Tanium recently earned recognition as one of the Bay Area's best workplaces, joining a growing list of companies discovering that employee experience isn't a soft metric. It drives retention, productivity, and ultimately revenue. But here's what the press releases don't tell you: most organizations still treat recognition as an afterthought. A quarterly award. A name on a wall. They wonder why their engagement scores stagnate while their competitors build cultures that people refuse to leave.
The Recognition Gap Nobody Talks About
According to Gallup's workplace research, only one in three workers strongly agree that they received recognition or praise for doing good work in the past seven days. Seven days. Not a year. Not a quarter. A week. The number hasn't moved much in over a decade, despite billions spent on employee engagement initiatives worldwide.
This creates a peculiar situation. Leaders say they value recognition. HR teams design programs around it. Posters in break rooms remind everyone to appreciate each other. Yet the actual experience of being recognized remains stubbornly rare for most employees. The intention exists. The execution doesn't.
Why the gap? Part of it comes from how we conceptualize recognition in the first place. Most organizations think of it as a transaction. You do something exceptional, you get acknowledged. The problem is that "exceptional" becomes a moving target. When recognition only flows to the top performers or the most visible projects, everyone else learns that their daily contributions don't matter. Steady, reliable work becomes invisible. And invisible work, over time, becomes resentful work.

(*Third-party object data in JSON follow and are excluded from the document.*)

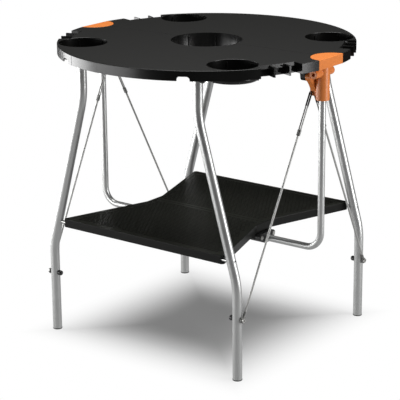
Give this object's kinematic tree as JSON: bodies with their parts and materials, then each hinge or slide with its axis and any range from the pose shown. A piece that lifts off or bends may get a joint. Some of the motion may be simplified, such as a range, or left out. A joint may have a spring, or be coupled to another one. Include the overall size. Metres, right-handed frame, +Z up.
{
  "type": "folding utility table",
  "caption": "Round folding work table: a split top with cup wells and rim tool bays on steel legs, a central U frame, a hinged lower shelf and wire stays.",
  "frame": {"origin": "on the floor under the middle of the top", "axes": "X along the seam and the two hubs, Y across the seam, Z up"},
  "size_m": [0.704, 0.71, 0.716],
  "materials": {
    "top_plastic": "moulded black plastic, fine texture, satin",
    "shelf_plastic": "moulded black plastic with a fine ribbed field",
    "orange_plastic": "moulded orange plastic, satin",
    "bracket_plastic": "moulded black plastic",
    "plug_plastic": "moulded black plastic",
    "foot_rubber": "dark grey soft plastic",
    "leg_steel": "silver powder coat, smooth",
    "rod_steel": "zinc plated bar",
    "zinc_steel": "zinc plated",
    "cap_plastic": "black nut cap",
    "wire_steel": "twisted steel wire rope in a thin clear coat",
    "crimp_metal": "pressed ferrule, dull",
    "sleeve_plastic": "shrunk black sleeve"
  },
  "bodies": {
    "centre_frame": {"hub_right": "orange_plastic", "hub_left": "orange_plastic", "u_tube": "leg_steel", "hub_screws": "zinc_steel", "hub_hinge_pins": "zinc_steel", "shelf_bracket_right": "bracket_plastic", "shelf_bracket_left": "bracket_plastic", "shelf_hinge_pins": "zinc_steel"},
    "front_top": {"top_front": "top_plastic", "bracket_screws_front": "zinc_steel", "leg_pins_front": "zinc_steel", "leg_bracket_front_left": "bracket_plastic", "leg_bracket_front_right": "bracket_plastic"},
    "front_legs": {"leg_front_left": "leg_steel", "leg_front_right": "leg_steel", "foot_plug_front_left": "foot_rubber", "foot_plug_front_right": "foot_rubber", "leg_plugs_front": "plug_plastic", "shelf_rod_front": "rod_steel", "stay_bolts_front": "zinc_steel", "cap_nuts_front": "cap_plastic"},
    "front_shelf": {"shelf_front": "shelf_plastic"},
    "stay_front_left": {"stay_wire_front_left": "wire_steel", "stay_eyelet_front_left": "crimp_metal", "stay_ferrule_front_left": "crimp_metal", "stay_loop_front_left": "wire_steel", "stay_sleeve_front_left": "sleeve_plastic"},
    "stay_front_right": {"stay_wire_front_right": "wire_steel", "stay_eyelet_front_right": "crimp_metal", "stay_ferrule_front_right": "crimp_metal", "stay_loop_front_right": "wire_steel", "stay_sleeve_front_right": "sleeve_plastic"},
    "back_top": {"top_back": "top_plastic", "bracket_screws_back": "zinc_steel", "leg_pins_back": "zinc_steel", "leg_bracket_back_left": "bracket_plastic", "leg_bracket_back_right": "bracket_plastic"},
    "back_legs": {"leg_back_left": "leg_steel", "leg_back_right": "leg_steel", "foot_plug_back_left": "foot_rubber", "foot_plug_back_right": "foot_rubber", "leg_plugs_back": "plug_plastic", "shelf_rod_back": "rod_steel", "stay_bolts_back": "zinc_steel", "cap_nuts_back": "cap_plastic"},
    "back_shelf": {"shelf_back": "shelf_plastic"},
    "stay_back_left": {"stay_wire_back_left": "wire_steel", "stay_eyelet_back_left": "crimp_metal", "stay_ferrule_back_left": "crimp_metal", "stay_loop_back_left": "wire_steel", "stay_sleeve_back_left": "sleeve_plastic"},
    "stay_back_right": {"stay_wire_back_right": "wire_steel", "stay_eyelet_back_right": "crimp_metal", "stay_ferrule_back_right": "crimp_metal", "stay_loop_back_right": "wire_steel", "stay_sleeve_back_right": "sleeve_plastic"}
  },
  "joints": [
    {"name": "front_fold", "type": "hinge", "parent": "centre_frame", "child": "front_top", "pos_m": [0, -0.024, 0.668], "axis": [1, 0, 0], "range_deg": [0, 90]},
    {"name": "front_legs_level", "type": "hinge", "parent": "front_top", "child": "front_legs", "pos_m": [0, -0.257, 0.69], "axis": [1, 0, 0], "range_deg": [-90, 0]},
    {"name": "front_shelf_fold", "type": "hinge", "parent": "centre_frame", "child": "front_shelf", "pos_m": [0, -0.024, 0.26], "axis": [1, 0, 0], "range_deg": [0, 90]},
    {"name": "front_left_stay_swing", "type": "hinge", "parent": "front_legs", "child": "stay_front_left", "pos_m": [-0.2911, -0.257, 0.148], "axis": [1, 0, 0], "range_deg": [0, 27.65]},
    {"name": "front_right_stay_swing", "type": "hinge", "parent": "front_legs", "child": "stay_front_right", "pos_m": [0.2911, -0.257, 0.148], "axis": [1, 0, 0], "range_deg": [0, 27.65]},
    {"name": "back_fold", "type": "hinge", "parent": "centre_frame", "child": "back_top", "pos_m": [0, 0.024, 0.668], "axis": [-1, 0, 0], "range_deg": [0, 90]},
    {"name": "back_legs_level", "type": "hinge", "parent": "back_top", "child": "back_legs", "pos_m": [0, 0.257, 0.69], "axis": [-1, 0, 0], "range_deg": [-90, 0]},
    {"name": "back_shelf_fold", "type": "hinge", "parent": "centre_frame", "child": "back_shelf", "pos_m": [0, 0.024, 0.26], "axis": [-1, 0, 0], "range_deg": [0, 90]},
    {"name": "back_left_stay_swing", "type": "hinge", "parent": "back_legs", "child": "stay_back_left", "pos_m": [-0.2911, 0.257, 0.148], "axis": [-1, 0, 0], "range_deg": [0, 27.65]},
    {"name": "back_right_stay_swing", "type": "hinge", "parent": "back_legs", "child": "stay_back_right", "pos_m": [0.2911, 0.257, 0.148], "axis": [-1, 0, 0], "range_deg": [0, 27.65]}
  ],
  "couplings": [
    {"joint": "front_legs_level", "follows": "front_fold", "ratio": -1},
    {"joint": "front_shelf_fold", "follows": "front_fold", "ratio": 1},
    {"joint": "front_left_stay_swing", "follows": "front_fold", "ratio": 0.305},
    {"joint": "front_right_stay_swing", "follows": "front_fold", "ratio": 0.305},
    {"joint": "back_legs_level", "follows": "back_fold", "ratio": -1},
    {"joint": "back_shelf_fold", "follows": "back_fold", "ratio": 1},
    {"joint": "back_left_stay_swing", "follows": "back_fold", "ratio": 0.305},
    {"joint": "back_right_stay_swing", "follows": "back_fold", "ratio": 0.305}
  ]
}
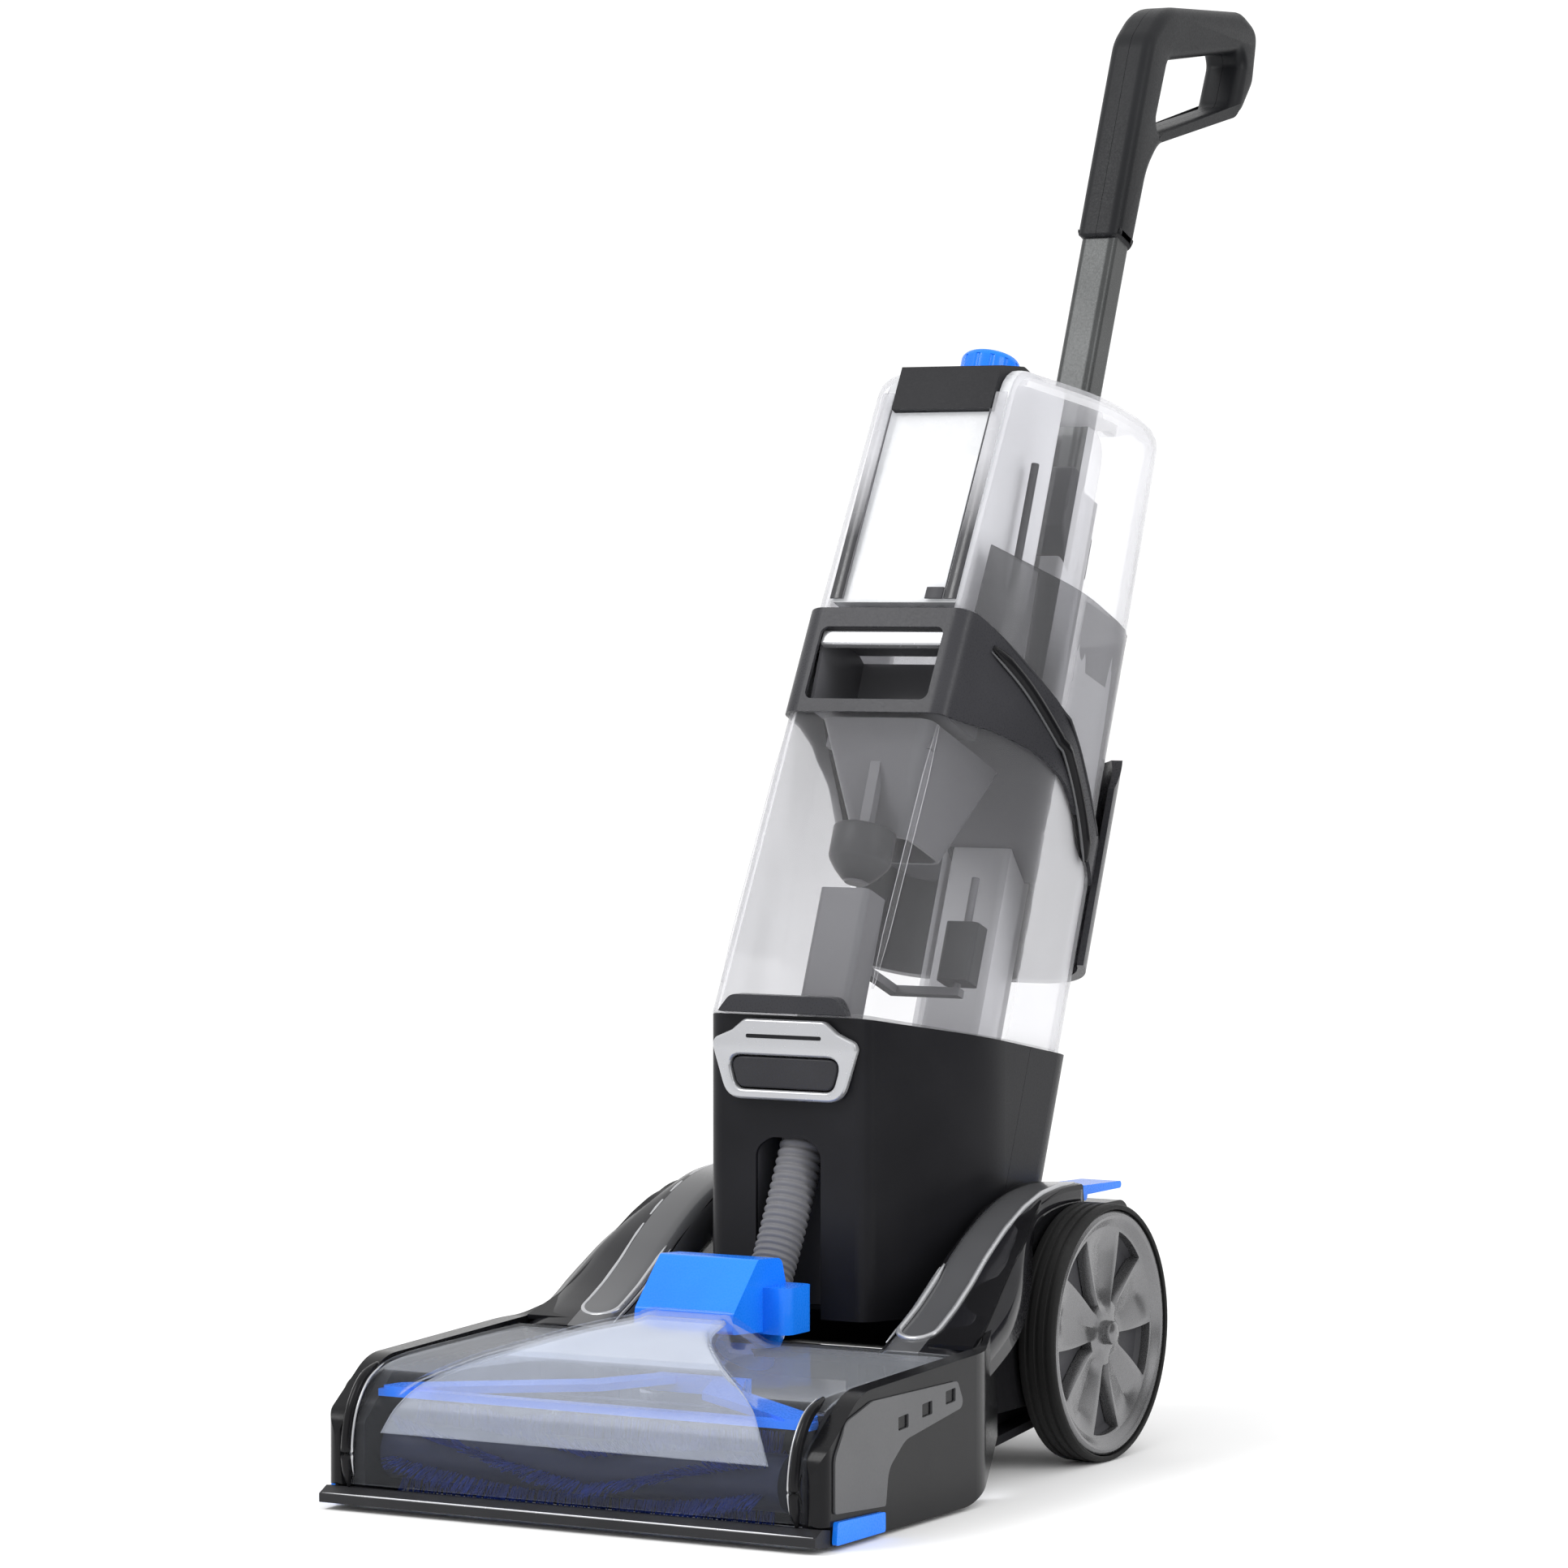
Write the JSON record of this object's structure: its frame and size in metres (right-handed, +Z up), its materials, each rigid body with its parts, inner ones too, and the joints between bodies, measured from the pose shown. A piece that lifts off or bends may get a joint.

The companies earning recognition for their workplace culture approach it differently. They understand that recognition isn't about rewarding excellence. It's about acknowledging effort, progress, and presence. The neuroscience backs this up. When someone receives genuine appreciation, their brain releases dopamine and oxytocin. These aren't just feel-good chemicals. They literally change how people perceive their work environment, their colleagues, and their own capabilities.
What the Best Workplaces Actually Do Differently
When you examine organizations consistently ranked as exceptional workplaces, patterns emerge. They don't rely on annual awards ceremonies. They build continuous feedback into their daily operations. Recognition becomes ambient, not episodic. A manager notices a small win and says something about it. A peer sends a quick note of thanks. Leadership acknowledges teams publicly during routine meetings, not just at year-end galas.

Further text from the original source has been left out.